In yet one more disquieting economic report, data issued earlier this morning showed that the nation's gross domestic product
rose by an improving 2.5% in the opening quarter of this year. However, while this was a notable step-up from last year's final period, which saw just nominal growth of 0.4%, this latest metric was materially below the 3.2% rate of gain that had recently emerged as the consensus view.
The report, meanwhile, could heighten fears that the economy will have a tougher time handling the deep government expenditure reductions put into place last month than had been expected.
According to the findings, some of the acceleration in activity reflected an increase in inventories, most specifically, farmers filling up their reserves in the wake of the drought last summer.
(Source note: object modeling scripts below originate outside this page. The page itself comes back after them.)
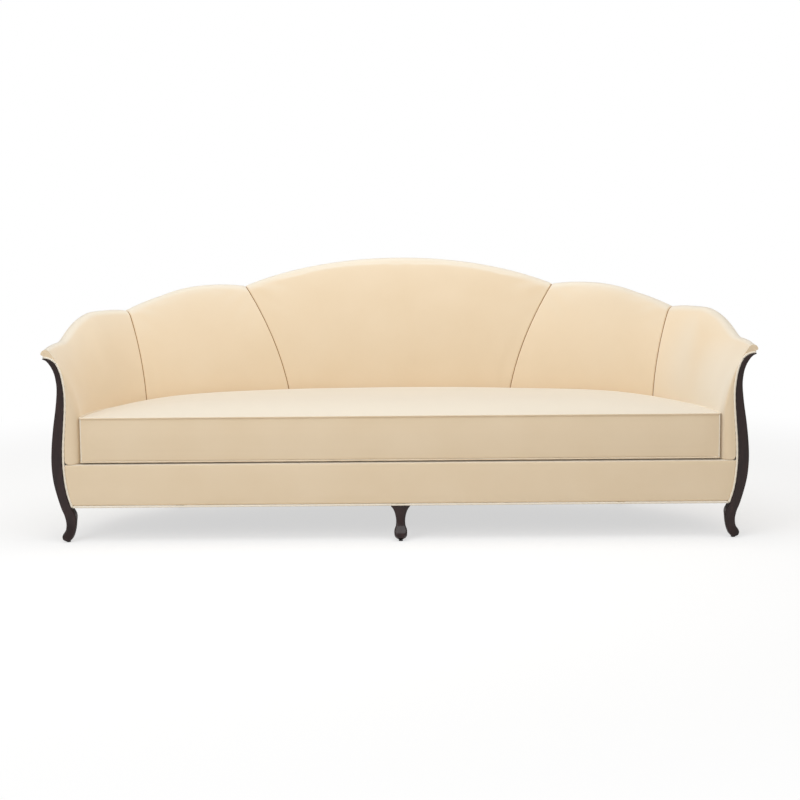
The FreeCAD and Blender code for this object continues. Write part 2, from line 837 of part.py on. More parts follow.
def spring(x):
    """A sinuous spring from the front rail to the rear rail."""
    rear_y = inner_face_y(x + clip_half_width, frame_p) - joint_gap - clip_thickness - clip_ring_radius
    loops = round((rear_y - spring_front_y) / spring_pitch)
    radius = (rear_y - spring_front_y) / loops / 2
    edges = []
    for i in range(loops + 1):
        y = spring_front_y + 2 * radius * i
        way = 1 if i % 2 == 0 else -1
        near = Vector(x - way * spring_bar_half, y, spring_z)
        far = Vector(x + way * spring_bar_half, y, spring_z)
        edges.append(line(near, far))
        if i < loops:
            outmost = far + Vector(way * radius, radius, 0)
            edges.append(arc(far, outmost, far + Vector(0, 2 * radius, 0)))
    ring = Part.Wire(Part.makeCircle(spring_wire_radius, edges[0].firstVertex().Point, Vector(1, 0, 0)))
    return Part.Wire(edges).makePipeShell([ring], True, False)


def clip(x, face_y, way):
    """A spring clip: a plate on the rail's face with a rolled eye for the end bar of the spring."""
    plate_y = face_y + way * clip_thickness
    axis_y = plate_y + way * clip_ring_radius
    low, high = min(face_y, plate_y), max(face_y, plate_y)
    leaf = box(x - clip_half_width, x + clip_half_width, low, high, spring_z - clip_drop, spring_z)
    start = Vector(x - clip_half_width, axis_y, spring_z)
    eye = rod(start, Vector(1, 0, 0), 2 * clip_half_width, clip_ring_radius + clip_weld)
    hole = rod(start, Vector(1, 0, 0), 2 * clip_half_width, spring_wire_radius + spring_play)
    return leaf.fuse(eye).cut(hole)


def outside_section(s):
    outer = outside_line(s, border_bottom)
    inner = shifted(outer, -outside_thickness)
    inner[0] = (inner[0][0], border_bottom)
    a, b = [[at(s, p, z) for p, z in path] for path in (outer, inner)]
    return Part.Wire([
        arc(a[0], a[1], a[2]), arc(a[2], a[3], a[4]), line(a[4], b[4]),
        arc(b[4], b[3], b[2]), arc(b[2], b[1], b[0]), line(b[0], a[0])])


def outside_panel(start, end, shares):
    return loft([outside_section(s) for s in spread(start, end, shares)])


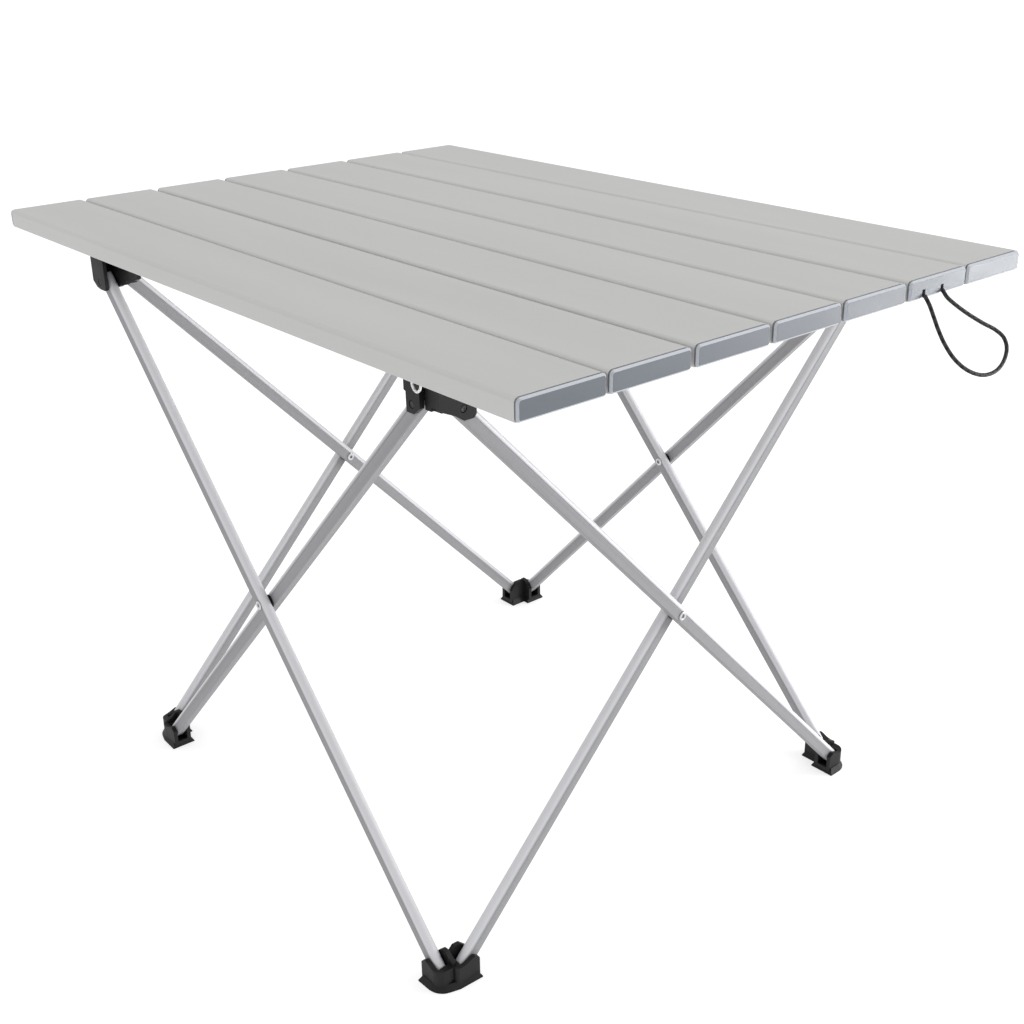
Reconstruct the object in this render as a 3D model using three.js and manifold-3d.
// A low folding side table: seven hollow aluminium slats on a frame of four crossed pairs of
// legs. Millimetres, +Z up. The origin is on the ground under the middle of the tabletop,
// +X along the slats and -Y towards the front long side.
import * as THREE from 'three';
import { mergeVertices } from 'three/addons/utils/BufferGeometryUtils.js';
import Module from 'manifold-3d';

const wasm = await Module();
wasm.setup();

// Tabletop
const tableLength = 565;
const tableWidth = 405;
const tableHeight = 406;
const slatThickness = 12;
const slatGaps = [2.0, 3.4, 3.2, 3.0, 3.4, 1.4];
const slatEdgeRadius = 2.6;
const slatLowerRadius = 0.8;
const slatWall = 1.0;
const slatRibs = 2;
const capFlange = 1.8;
const capRim = 1.2;
const capLowerRadius = 1.7;
const capPlugLength = 12;
const fit = 0.3;

// Leg frame: outer legs lie in planes legPlaneOuter from the frame centre, inner legs in
// planes legPlaneInner, and every pivot sits pivotHalfSpan to one side of the centre.
const frameShiftX = 10;
const legPlaneOuter = 188;
const legPlaneInner = 180;
const pivotHalfSpan = 171.5;
const bracketPivotZ = 373.5;
const footPivotZ = 13.1;
const tubeWidth = 6.8;
const tubeHeight = 10;
const tubeWall = 0.8;
const tubeEndReach = 6.5;
const tubeGroove = 0.25;
const slotHalfWidth = 4;
const pivotPinRadius = 2.0;
const rivetRadius = 2.1;
const rivetBore = 1.35;
const rivetHeadRadius = 3.1;
const rivetHeadHeight = 0.6;

// Black plastic corners
const cheekThickness = 3;
const bracketPlate = 3.5;
const soleThickness = 3;
const soleEdge = 1.2;
const soleSkirt = 3.8;
const soleFlare = 2.2;
const trunnionLength = 2.0;

// Cords
const drawcordDiameter = 2.4;
const elasticDiameter = 1.3;

const undersideZ = tableHeight - slatThickness;
const slatCount = slatGaps.length + 1;
const gapTotal = slatGaps.reduce((sum, gap) => sum + gap, 0);
const slatWidth = (tableWidth - gapTotal) / slatCount;
const crossingZ = (bracketPivotZ + footPivotZ) / 2;
const legRise = bracketPivotZ - footPivotZ;
const legRun = 2 * pivotHalfSpan;
const legAngle = Math.atan2(legRise, legRun);
const legSpan = Math.hypot(legRise, legRun);
const endX = tableLength / 2;
const slatHalfLength = endX - capFlange - fit;

// Finishes
const finish = (color, roughness, metalness) =>
  new THREE.MeshStandardMaterial({ color, roughness, metalness });
const slatFinish = finish(0xd3d3d0, 0.55, 0.6);
const capFinish = finish(0x8d949e, 0.5, 0);
const tubeFinish = finish(0xc9c9cc, 0.35, 0.9);
const rivetFinish = finish(0xb9b9bb, 0.4, 0.9);
const plasticFinish = finish(0x1c1c1e, 0.55, 0);
const pinFinish = finish(0x2b2b2d, 0.4, 0.7);
const cordFinish = finish(0x101012, 0.85, 0);
const elasticFinish = finish(0xe9e9e6, 0.8, 0);

// ---- from geometries to solids and back ----

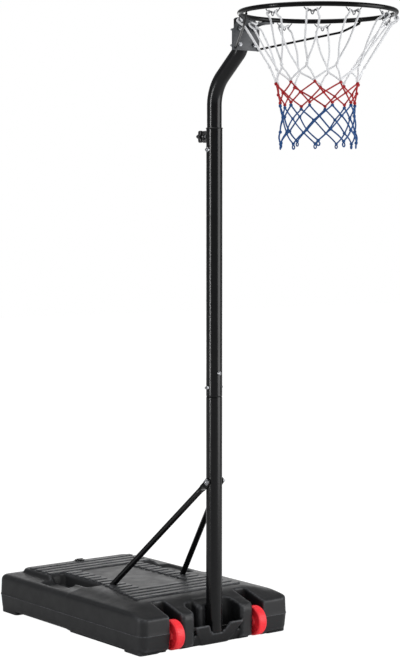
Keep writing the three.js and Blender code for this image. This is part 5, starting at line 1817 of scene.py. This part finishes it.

If we take inventories out of the equation, GDP growth would have been closer to 1.5%. Material inventory reductions had been a big factor in the near stalling in growth during last year's concluding quarter.
The less-than-compelling GDP performance also reflected a marked slowdown in activity during March. To wit, recent weeks have seen a succession of key reports showing uneven growth in employment, consumer spending, manufacturing, industrial production, and non-manufacturing. Thus, the late first-quarter weakening was not wholly unexpected. In fact, we have been cautioning for some weeks now that growth had faltered late in the period.
Meanwhile, breaking down the report, we find that consumer spending, the engine that largely drives the economy, as it accounts for some two-thirds of aggregate increased by 3.2% last quarter, the fastest pace since the concluding three months of 2010. That certainly is an encouraging trend. Moreover, the aforementioned 3.2% rate of increase was notably better than the 1.8% gain recorded during the prior quarter.
Importantly, much of this consumer gain, though, came from spending on automobiles and outlays for utilities, with the latter variable boosted by the cold winter temperatures, which had blanketed much of the nation earlier this year. Additionally contributing to growth were gains in exports, residential investment, and nonresidential fixed investment. These variables were partly offset by negative contributions from federal government spending and state and local government spending.
Adding it all up, the report was clearly better than the one that preceded it, but nowhere near what had been expected. This late first-quarter falloff, meantime, is not a good omen for the current three months, when we could very well see growth move back down into the 1%-2% range. At the time of this article's writing, the author did not have positions in any of the companies mentioned.